- RECORDED INFORMATION

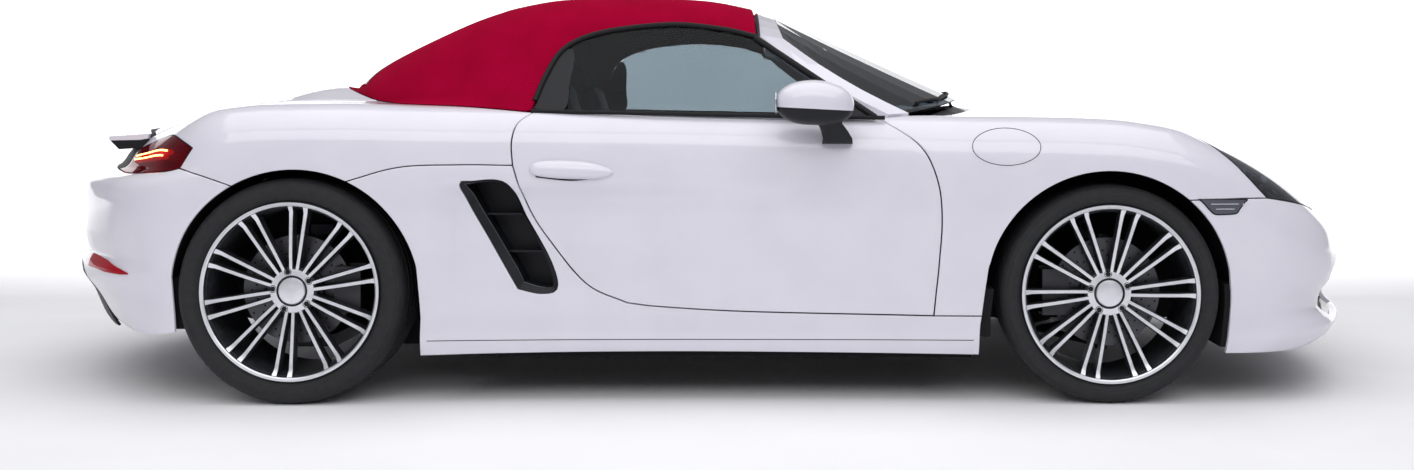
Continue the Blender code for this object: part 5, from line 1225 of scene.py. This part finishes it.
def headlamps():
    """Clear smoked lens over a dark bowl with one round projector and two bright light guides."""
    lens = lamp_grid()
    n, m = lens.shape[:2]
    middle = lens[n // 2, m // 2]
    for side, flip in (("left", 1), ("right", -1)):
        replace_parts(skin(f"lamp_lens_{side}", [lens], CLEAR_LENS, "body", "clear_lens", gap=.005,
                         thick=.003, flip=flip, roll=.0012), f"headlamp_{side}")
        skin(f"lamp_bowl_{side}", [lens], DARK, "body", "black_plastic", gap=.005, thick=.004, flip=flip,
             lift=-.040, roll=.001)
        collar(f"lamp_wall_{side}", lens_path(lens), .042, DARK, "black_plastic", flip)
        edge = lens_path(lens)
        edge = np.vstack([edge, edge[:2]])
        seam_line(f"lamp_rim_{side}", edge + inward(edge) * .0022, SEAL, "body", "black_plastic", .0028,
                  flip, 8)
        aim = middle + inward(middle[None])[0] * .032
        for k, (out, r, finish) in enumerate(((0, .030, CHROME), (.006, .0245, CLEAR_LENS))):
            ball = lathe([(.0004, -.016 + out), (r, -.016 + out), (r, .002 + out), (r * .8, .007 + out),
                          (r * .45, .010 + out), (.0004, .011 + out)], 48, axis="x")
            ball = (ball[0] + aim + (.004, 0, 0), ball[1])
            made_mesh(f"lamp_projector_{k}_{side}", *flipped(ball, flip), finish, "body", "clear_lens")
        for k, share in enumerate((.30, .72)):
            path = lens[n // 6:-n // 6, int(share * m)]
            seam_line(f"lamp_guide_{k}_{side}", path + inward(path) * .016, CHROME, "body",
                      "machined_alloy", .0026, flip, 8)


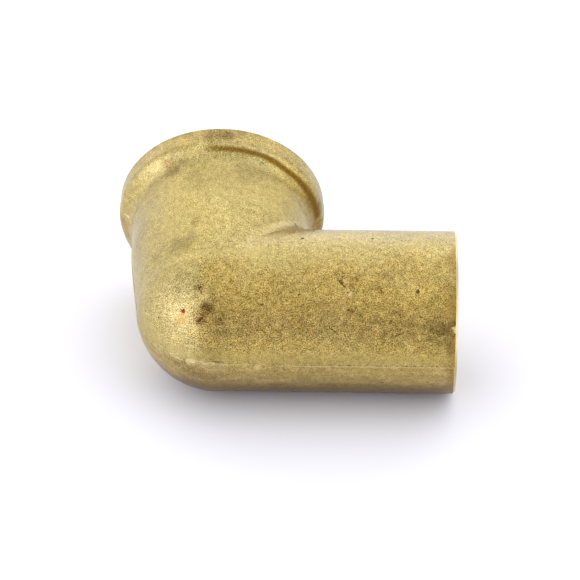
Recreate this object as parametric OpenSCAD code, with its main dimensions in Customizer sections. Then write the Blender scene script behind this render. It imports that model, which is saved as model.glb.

- GIVEN TASK
Restate every record exactly, leaving nothing out.

- WRITTEN REPLY
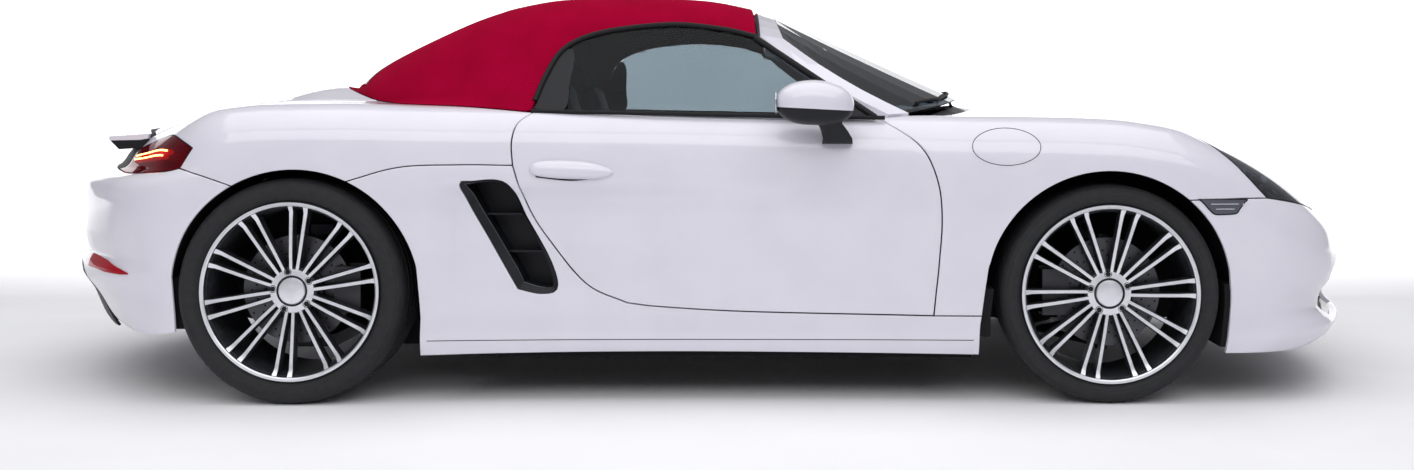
Continue the Blender code for this object: part 5, from line 1225 of scene.py. This part finishes it.
def headlamps():
    """Clear smoked lens over a dark bowl with one round projector and two bright light guides."""
    lens = lamp_grid()
    n, m = lens.shape[:2]
    middle = lens[n // 2, m // 2]
    for side, flip in (("left", 1), ("right", -1)):
        replace_parts(skin(f"lamp_lens_{side}", [lens], CLEAR_LENS, "body", "clear_lens", gap=.005,
                         thick=.003, flip=flip, roll=.0012), f"headlamp_{side}")
        skin(f"lamp_bowl_{side}", [lens], DARK, "body", "black_plastic", gap=.005, thick=.004, flip=flip,
             lift=-.040, roll=.001)
        collar(f"lamp_wall_{side}", lens_path(lens), .042, DARK, "black_plastic", flip)
        edge = lens_path(lens)
        edge = np.vstack([edge, edge[:2]])
        seam_line(f"lamp_rim_{side}", edge + inward(edge) * .0022, SEAL, "body", "black_plastic", .0028,
                  flip, 8)
        aim = middle + inward(middle[None])[0] * .032
        for k, (out, r, finish) in enumerate(((0, .030, CHROME), (.006, .0245, CLEAR_LENS))):
            ball = lathe([(.0004, -.016 + out), (r, -.016 + out), (r, .002 + out), (r * .8, .007 + out),
                          (r * .45, .010 + out), (.0004, .011 + out)], 48, axis="x")
            ball = (ball[0] + aim + (.004, 0, 0), ball[1])
            made_mesh(f"lamp_projector_{k}_{side}", *flipped(ball, flip), finish, "body", "clear_lens")
        for k, share in enumerate((.30, .72)):
            path = lens[n // 6:-n // 6, int(share * m)]
            seam_line(f"lamp_guide_{k}_{side}", path + inward(path) * .016, CHROME, "body",
                      "machined_alloy", .0026, flip, 8)


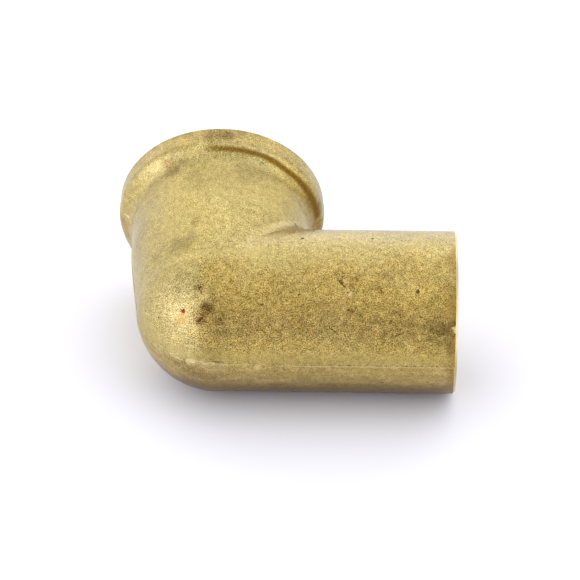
Recreate this object as parametric OpenSCAD code, with its main dimensions in Customizer sections. Then write the Blender scene script behind this render. It imports that model, which is saved as model.glb.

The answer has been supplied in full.